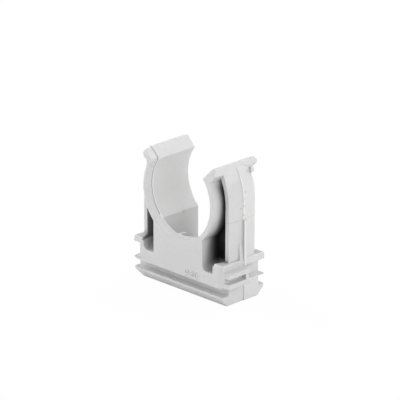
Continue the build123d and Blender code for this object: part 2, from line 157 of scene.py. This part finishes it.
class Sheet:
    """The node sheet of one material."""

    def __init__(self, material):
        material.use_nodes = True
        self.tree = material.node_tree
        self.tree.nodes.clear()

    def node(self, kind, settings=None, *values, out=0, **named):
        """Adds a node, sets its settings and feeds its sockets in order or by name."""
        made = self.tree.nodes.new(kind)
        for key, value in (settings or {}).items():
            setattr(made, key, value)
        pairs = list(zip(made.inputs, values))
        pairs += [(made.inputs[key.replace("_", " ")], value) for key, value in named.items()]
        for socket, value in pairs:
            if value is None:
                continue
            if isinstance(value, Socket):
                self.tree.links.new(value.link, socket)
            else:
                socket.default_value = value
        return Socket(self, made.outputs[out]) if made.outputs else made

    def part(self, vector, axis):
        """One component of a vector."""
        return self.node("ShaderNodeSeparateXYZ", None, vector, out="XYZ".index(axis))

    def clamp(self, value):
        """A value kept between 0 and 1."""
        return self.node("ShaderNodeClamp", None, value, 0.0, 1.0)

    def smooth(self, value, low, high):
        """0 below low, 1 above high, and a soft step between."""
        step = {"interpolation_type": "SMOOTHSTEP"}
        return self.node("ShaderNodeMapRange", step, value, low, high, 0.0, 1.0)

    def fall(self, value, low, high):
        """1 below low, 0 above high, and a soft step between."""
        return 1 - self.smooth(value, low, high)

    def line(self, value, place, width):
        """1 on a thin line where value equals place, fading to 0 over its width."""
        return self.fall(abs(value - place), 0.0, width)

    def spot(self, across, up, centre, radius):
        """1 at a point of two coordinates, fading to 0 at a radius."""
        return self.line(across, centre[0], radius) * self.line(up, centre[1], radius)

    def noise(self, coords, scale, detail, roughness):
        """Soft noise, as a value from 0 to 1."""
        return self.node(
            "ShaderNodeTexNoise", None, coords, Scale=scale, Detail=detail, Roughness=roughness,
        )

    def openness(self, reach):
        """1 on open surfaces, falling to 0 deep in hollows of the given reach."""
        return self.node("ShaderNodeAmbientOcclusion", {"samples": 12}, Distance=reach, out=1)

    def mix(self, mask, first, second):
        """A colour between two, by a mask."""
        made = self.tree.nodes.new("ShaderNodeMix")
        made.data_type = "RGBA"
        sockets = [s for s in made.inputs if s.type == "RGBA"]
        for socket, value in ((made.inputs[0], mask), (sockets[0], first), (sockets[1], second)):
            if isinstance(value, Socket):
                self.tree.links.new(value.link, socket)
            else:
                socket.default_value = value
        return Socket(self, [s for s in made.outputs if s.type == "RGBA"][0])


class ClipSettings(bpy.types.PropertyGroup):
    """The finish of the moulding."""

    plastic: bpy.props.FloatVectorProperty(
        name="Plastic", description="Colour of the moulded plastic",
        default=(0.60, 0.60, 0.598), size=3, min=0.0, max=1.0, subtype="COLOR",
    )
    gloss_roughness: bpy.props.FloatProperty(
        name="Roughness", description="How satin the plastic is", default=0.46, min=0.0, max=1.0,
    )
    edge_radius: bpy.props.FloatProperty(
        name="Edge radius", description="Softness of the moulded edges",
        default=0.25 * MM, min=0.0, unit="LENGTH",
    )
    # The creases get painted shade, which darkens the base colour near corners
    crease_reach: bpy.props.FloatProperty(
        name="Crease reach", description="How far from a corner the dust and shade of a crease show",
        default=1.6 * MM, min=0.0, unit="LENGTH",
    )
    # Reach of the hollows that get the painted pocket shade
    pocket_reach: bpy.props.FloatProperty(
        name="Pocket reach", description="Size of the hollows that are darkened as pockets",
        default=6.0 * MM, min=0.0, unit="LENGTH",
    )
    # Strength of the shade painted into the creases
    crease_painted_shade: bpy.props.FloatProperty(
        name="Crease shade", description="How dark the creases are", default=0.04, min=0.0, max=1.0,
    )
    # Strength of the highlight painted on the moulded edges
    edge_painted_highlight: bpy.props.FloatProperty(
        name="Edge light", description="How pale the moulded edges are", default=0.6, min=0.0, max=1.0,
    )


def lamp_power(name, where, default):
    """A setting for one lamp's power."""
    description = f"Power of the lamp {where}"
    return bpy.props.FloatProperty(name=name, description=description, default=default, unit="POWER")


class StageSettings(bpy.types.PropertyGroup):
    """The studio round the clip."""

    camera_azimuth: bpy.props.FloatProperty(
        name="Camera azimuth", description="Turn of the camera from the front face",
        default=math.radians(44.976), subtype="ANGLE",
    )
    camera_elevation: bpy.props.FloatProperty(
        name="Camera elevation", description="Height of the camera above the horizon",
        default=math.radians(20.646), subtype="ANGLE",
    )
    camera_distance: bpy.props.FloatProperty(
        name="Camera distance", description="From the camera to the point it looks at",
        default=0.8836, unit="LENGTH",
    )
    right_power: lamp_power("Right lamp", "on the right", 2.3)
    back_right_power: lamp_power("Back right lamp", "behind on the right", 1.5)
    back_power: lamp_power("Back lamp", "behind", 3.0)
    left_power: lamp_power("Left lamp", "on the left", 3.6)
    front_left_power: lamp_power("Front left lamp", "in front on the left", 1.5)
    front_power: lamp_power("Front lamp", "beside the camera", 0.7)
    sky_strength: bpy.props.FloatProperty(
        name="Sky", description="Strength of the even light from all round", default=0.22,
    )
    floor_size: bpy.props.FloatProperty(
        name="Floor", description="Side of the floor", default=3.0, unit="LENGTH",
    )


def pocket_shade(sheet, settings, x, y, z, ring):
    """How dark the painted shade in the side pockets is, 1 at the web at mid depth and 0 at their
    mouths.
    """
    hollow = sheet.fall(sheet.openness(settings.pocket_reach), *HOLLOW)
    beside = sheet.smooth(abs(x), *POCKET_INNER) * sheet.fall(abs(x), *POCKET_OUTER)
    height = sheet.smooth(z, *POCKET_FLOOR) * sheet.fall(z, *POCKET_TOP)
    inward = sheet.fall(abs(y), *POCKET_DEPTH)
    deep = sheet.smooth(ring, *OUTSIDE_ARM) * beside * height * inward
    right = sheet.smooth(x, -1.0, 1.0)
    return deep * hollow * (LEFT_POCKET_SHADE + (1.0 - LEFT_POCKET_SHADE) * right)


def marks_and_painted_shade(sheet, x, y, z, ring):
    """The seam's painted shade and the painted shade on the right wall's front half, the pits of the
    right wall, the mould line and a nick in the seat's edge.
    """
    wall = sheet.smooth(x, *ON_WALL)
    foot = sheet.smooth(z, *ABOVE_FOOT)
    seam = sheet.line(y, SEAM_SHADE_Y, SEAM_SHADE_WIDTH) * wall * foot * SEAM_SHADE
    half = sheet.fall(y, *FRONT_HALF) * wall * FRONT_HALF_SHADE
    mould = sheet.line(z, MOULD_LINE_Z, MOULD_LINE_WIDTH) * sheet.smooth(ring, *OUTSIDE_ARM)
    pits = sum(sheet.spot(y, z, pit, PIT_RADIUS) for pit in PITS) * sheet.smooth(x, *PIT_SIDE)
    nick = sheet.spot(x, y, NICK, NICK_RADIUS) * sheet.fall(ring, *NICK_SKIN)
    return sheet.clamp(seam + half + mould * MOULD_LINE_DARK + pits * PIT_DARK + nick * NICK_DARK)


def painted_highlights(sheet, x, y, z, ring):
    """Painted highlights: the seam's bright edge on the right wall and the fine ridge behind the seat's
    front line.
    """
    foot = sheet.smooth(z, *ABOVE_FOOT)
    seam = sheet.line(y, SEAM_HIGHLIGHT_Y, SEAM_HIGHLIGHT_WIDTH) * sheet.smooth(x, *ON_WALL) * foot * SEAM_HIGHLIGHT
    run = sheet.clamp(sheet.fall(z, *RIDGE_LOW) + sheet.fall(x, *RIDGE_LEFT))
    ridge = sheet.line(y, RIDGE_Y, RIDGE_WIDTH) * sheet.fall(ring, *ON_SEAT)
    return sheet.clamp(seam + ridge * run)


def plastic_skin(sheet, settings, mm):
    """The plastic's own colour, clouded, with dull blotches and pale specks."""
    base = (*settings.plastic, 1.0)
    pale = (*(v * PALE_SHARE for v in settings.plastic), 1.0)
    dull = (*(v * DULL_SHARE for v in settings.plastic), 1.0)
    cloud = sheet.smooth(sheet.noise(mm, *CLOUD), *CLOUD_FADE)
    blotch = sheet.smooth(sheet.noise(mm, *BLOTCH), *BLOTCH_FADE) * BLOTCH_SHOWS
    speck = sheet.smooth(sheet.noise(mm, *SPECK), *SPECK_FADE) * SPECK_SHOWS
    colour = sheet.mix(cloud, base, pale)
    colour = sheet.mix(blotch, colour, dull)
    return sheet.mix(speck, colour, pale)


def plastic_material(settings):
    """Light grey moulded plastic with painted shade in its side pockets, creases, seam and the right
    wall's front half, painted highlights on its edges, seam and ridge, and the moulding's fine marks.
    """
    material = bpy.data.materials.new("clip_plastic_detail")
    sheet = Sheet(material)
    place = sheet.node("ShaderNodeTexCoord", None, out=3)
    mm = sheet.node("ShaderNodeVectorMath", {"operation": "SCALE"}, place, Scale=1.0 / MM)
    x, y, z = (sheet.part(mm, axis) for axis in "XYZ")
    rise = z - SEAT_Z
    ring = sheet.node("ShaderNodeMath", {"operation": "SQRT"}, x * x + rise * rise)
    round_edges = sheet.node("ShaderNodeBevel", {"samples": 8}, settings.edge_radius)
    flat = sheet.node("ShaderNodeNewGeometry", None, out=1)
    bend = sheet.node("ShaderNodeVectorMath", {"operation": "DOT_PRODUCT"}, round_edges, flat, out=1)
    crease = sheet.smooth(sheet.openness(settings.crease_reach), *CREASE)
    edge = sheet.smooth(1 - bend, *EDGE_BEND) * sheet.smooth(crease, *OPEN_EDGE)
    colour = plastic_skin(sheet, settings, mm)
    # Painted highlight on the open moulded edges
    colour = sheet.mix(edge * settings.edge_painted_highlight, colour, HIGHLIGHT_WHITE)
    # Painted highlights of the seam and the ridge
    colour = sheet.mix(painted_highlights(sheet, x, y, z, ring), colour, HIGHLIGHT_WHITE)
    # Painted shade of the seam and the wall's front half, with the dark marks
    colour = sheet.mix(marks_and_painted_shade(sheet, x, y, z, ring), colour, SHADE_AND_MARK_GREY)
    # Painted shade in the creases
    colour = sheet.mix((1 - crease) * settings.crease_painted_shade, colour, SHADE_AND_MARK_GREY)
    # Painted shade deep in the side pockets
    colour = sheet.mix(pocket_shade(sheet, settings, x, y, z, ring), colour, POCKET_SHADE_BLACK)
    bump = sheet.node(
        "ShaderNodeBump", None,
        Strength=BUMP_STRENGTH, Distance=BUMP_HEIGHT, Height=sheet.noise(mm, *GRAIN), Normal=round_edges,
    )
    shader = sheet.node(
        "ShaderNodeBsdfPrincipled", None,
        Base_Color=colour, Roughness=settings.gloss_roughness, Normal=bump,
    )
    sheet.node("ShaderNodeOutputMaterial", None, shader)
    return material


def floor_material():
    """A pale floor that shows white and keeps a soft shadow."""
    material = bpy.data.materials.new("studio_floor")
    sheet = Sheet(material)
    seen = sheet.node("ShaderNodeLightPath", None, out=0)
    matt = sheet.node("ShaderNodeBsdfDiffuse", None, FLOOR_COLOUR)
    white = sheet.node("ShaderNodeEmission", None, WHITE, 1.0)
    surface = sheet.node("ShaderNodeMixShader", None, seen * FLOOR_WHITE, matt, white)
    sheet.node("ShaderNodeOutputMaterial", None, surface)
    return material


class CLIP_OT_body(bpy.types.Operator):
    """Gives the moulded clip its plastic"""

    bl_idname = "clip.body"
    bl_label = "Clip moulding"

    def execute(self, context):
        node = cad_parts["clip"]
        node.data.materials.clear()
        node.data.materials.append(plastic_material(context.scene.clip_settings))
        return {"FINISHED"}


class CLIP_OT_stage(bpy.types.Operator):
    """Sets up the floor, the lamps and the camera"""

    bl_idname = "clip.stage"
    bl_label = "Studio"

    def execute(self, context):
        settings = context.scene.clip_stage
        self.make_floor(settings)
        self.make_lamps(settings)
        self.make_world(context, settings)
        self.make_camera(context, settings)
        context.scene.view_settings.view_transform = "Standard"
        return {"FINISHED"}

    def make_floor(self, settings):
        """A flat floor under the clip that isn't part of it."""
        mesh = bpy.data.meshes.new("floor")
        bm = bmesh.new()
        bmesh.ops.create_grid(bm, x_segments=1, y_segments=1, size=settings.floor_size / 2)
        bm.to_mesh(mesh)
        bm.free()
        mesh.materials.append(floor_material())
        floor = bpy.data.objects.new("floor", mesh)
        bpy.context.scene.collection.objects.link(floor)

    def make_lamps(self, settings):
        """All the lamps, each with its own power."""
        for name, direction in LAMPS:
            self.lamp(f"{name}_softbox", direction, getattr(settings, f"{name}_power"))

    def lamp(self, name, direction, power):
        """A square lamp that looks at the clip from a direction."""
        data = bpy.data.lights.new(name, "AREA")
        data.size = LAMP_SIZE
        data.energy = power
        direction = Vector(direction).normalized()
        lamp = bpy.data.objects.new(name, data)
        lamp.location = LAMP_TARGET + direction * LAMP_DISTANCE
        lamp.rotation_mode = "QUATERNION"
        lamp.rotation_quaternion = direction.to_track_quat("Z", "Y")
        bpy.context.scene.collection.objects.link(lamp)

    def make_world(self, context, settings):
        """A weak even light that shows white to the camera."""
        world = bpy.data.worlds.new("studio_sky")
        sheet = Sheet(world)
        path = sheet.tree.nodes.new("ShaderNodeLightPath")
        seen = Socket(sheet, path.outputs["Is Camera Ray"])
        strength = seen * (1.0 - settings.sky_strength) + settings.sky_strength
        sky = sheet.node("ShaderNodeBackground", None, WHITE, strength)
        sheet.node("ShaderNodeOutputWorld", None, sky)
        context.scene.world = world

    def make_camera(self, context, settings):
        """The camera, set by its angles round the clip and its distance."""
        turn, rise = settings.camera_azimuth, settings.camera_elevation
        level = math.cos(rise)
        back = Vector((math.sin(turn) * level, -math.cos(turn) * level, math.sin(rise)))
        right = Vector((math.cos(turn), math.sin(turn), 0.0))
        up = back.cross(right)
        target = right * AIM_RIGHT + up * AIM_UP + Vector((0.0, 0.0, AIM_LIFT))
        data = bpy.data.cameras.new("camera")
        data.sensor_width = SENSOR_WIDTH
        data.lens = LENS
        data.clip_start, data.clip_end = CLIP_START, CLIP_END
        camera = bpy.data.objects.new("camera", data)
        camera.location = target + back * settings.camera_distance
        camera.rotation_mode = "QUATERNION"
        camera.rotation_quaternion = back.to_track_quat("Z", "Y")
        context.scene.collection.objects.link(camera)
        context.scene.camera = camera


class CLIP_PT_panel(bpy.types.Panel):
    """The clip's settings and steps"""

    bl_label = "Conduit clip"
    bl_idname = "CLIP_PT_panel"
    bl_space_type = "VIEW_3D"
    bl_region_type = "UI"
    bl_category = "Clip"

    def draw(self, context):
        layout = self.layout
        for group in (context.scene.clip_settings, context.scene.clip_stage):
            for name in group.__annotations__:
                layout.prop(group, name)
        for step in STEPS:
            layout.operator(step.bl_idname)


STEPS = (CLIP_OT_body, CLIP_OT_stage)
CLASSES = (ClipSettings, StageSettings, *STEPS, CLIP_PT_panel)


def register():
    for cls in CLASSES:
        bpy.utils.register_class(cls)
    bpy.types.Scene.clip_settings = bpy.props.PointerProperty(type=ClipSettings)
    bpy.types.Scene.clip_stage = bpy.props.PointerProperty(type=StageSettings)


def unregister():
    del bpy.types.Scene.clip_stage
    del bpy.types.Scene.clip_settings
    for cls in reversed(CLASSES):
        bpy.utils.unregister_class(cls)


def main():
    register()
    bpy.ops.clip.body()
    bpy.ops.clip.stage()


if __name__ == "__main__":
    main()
------------------------------------------------------------------------
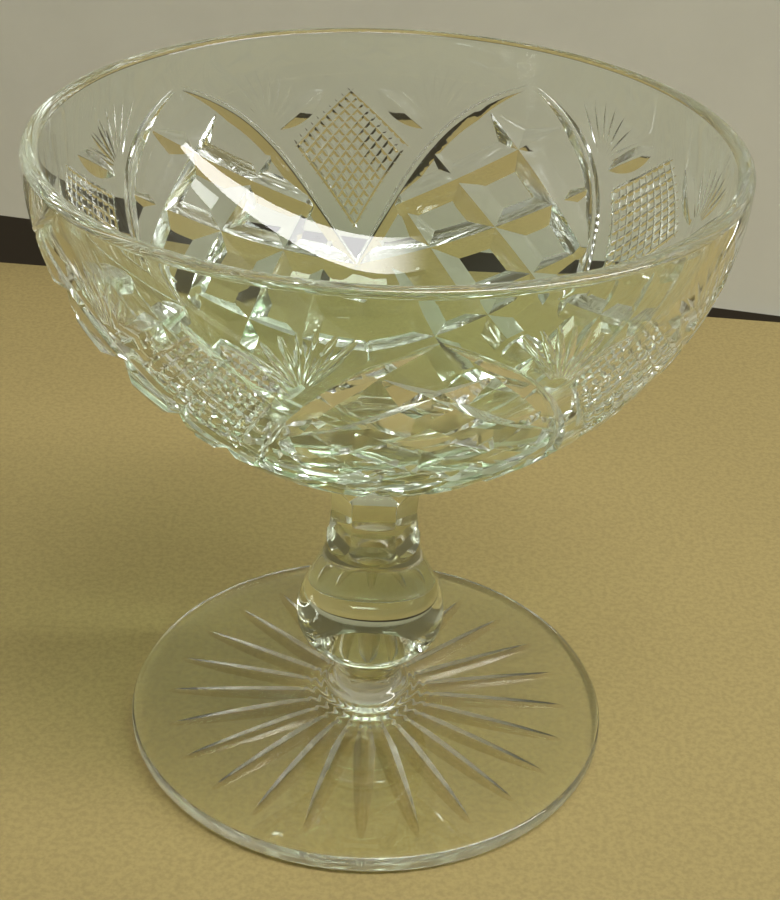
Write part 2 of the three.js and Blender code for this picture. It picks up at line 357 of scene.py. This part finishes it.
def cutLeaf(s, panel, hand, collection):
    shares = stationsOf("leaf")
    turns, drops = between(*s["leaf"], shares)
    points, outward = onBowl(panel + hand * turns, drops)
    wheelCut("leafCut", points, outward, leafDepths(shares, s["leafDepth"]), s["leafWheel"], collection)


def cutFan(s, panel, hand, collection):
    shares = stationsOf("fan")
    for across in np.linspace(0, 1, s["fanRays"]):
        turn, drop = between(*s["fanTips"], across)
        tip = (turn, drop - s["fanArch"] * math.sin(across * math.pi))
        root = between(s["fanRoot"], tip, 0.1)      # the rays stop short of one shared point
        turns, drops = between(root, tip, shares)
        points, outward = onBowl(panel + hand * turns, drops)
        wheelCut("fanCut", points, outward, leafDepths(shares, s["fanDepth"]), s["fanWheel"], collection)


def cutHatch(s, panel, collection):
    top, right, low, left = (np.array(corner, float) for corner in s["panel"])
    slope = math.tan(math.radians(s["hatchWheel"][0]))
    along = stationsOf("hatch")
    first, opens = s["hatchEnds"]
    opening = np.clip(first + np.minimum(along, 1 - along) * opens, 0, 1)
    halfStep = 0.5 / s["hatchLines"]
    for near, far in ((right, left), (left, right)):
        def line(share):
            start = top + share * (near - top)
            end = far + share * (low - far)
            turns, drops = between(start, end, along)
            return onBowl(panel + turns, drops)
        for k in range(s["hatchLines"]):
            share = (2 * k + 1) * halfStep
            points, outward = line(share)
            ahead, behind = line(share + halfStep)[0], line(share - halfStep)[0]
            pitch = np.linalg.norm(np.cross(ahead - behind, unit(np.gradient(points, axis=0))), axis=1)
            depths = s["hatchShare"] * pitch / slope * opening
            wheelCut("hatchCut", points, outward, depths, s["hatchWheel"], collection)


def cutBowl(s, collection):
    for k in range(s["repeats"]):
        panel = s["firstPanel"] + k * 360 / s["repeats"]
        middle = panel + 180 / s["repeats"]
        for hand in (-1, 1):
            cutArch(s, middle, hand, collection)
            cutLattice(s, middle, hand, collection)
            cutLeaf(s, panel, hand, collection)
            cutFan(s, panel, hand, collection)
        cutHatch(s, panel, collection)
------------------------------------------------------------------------
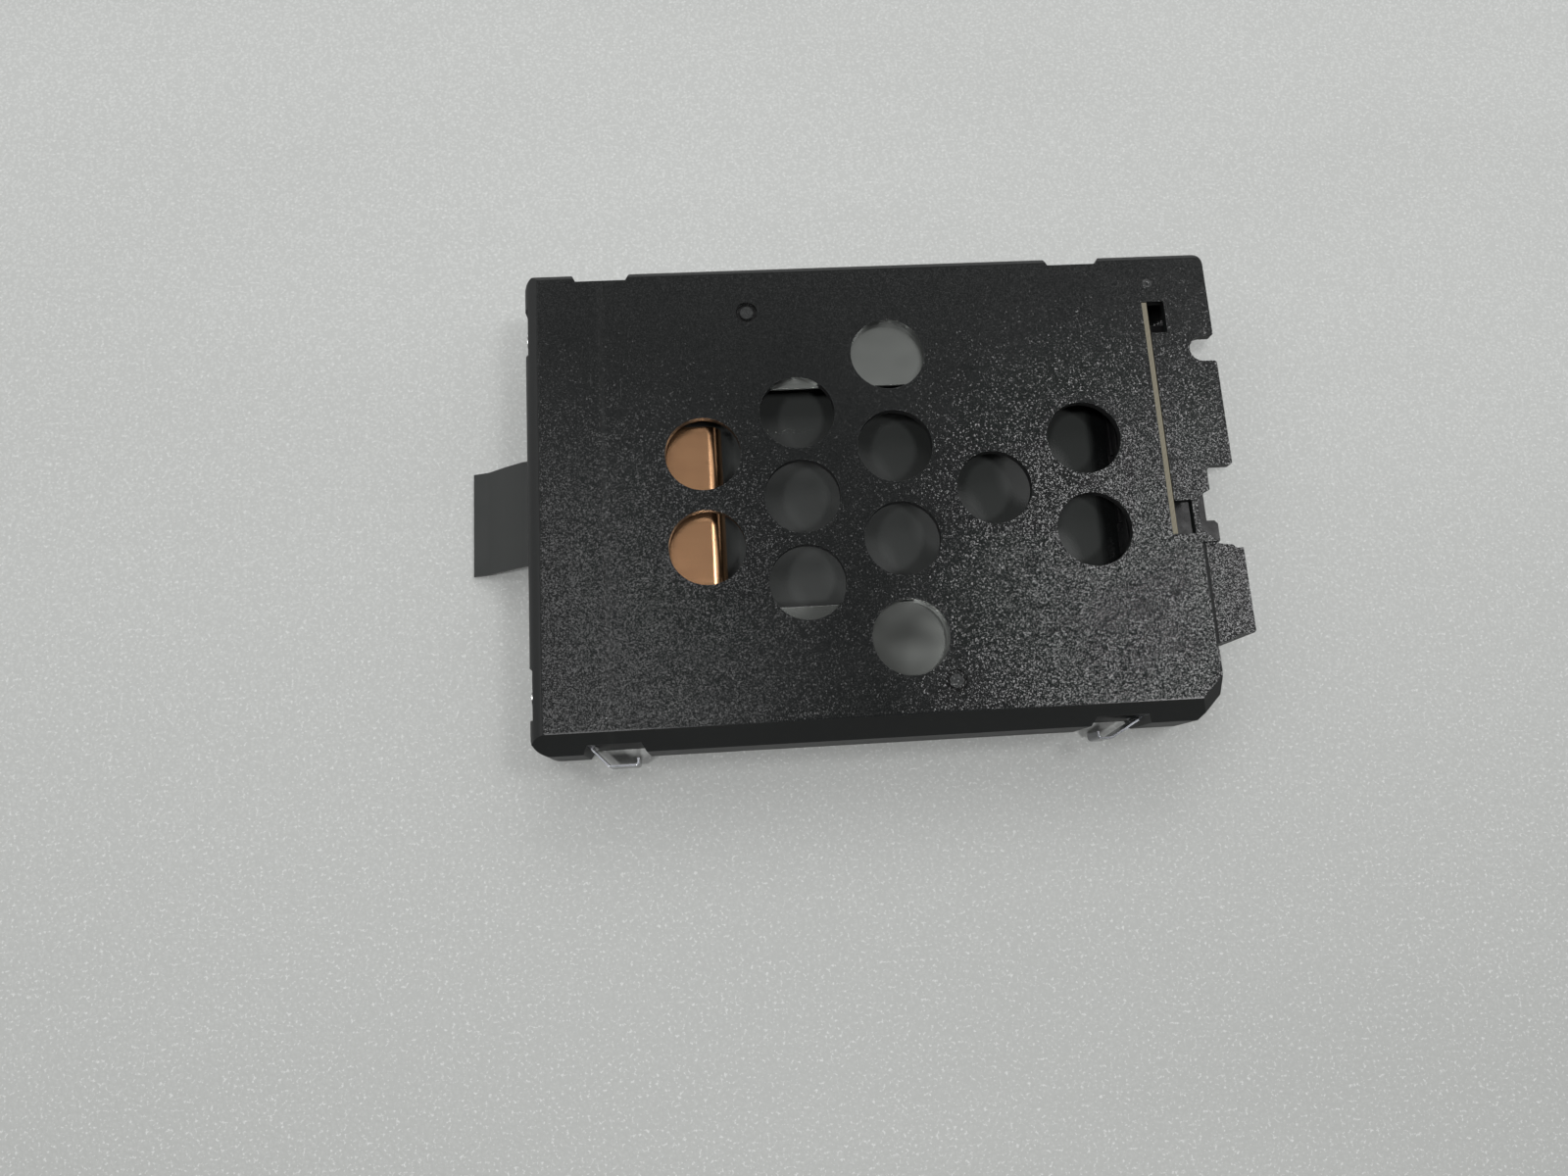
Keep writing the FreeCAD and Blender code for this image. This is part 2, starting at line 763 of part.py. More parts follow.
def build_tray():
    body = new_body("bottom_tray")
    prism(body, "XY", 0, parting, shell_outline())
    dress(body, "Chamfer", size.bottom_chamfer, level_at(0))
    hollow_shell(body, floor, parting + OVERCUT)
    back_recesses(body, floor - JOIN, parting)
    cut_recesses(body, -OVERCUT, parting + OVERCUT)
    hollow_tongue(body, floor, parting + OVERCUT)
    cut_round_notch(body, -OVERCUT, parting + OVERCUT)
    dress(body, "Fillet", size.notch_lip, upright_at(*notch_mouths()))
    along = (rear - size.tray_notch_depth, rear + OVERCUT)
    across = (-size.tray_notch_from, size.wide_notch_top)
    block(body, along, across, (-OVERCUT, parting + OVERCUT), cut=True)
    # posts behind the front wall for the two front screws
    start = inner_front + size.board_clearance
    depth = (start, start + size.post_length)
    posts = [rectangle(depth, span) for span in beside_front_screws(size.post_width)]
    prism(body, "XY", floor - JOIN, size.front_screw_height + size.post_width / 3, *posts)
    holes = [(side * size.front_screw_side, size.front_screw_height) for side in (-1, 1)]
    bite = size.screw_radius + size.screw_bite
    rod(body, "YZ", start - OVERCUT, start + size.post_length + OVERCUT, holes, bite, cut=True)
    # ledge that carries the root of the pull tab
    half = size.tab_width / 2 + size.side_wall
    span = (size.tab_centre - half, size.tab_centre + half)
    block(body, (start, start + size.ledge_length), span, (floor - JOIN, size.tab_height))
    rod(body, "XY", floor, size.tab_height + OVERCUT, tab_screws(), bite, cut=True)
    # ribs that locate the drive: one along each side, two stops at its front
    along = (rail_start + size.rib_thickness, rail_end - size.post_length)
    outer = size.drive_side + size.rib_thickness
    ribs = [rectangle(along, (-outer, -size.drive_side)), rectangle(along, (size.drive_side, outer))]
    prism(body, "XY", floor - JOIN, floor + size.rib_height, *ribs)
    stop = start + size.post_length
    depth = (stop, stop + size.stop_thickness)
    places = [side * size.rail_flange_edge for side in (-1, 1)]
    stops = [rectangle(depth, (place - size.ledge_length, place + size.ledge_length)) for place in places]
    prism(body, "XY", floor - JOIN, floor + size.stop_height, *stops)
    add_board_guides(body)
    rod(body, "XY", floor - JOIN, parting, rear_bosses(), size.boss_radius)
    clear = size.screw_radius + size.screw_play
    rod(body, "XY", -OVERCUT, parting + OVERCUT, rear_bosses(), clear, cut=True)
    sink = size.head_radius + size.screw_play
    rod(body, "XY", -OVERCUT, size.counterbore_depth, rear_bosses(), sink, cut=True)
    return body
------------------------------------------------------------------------
● **To be done**
Return nothing but the lines running from the line with "Continue the build123d" through the line with "self.tree.nodes.clear()", exactly as they appear.

● **Answer to the exercise**
Continue the build123d and Blender code for this object: part 2, from line 157 of scene.py. This part finishes it.
class Sheet:
    """The node sheet of one material."""

    def __init__(self, material):
        material.use_nodes = True
        self.tree = material.node_tree
        self.tree.nodes.clear()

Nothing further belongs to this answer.